We want to ensure that we build more appropriate homes. We know that we need those houses and the right sort of houses, with the right quality. Local need needs to be determined locally. The starting point is the minimum, not the maximum figure. The Secretary of State will talk about potential changes to the NPPF in due course, so I encourage the hon. Gentleman to make his further points in his own unique and eloquent way when the time comes.
In a moment, I will speak about our priorities on the green belt—support for prioritising brownfield development and our desire to see plans in place—but my hon. Friend the Member for Bury North also mentioned flooding as an issue of concern. As he knows, in the Budget speech last week, the Chancellor announced £5.2 billion of investment in additional flood defences. That will seek to ensure that communities around the country know that future development will be safe from floods. We will assess whether existing protections in the NPPF are enough, and we will consider options for further reform in our wider ambitions for the planning system. I hope that gives my hon. Friend and other colleagues some reassurance.

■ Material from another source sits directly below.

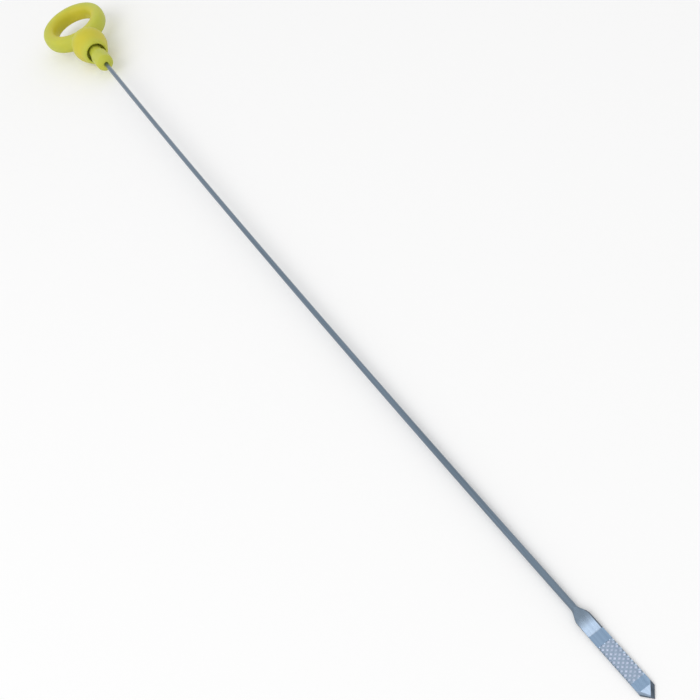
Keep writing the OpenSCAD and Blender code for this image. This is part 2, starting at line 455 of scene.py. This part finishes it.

My hon. Friend also mentioned housing type as an issue, with large numbers of four or five-bedroomed homes. I draw his attention and that of the Mayor and the local authorities in Greater Manchester to the NPPF, which is very clear that local authorities need to identify homes of the right size, type and tenure, as necessary for local people. That needs to be reflected in their planning priorities, which I am sure is a point that my hon. Friend the Member for Bury North will make to the Mayor and his local authority.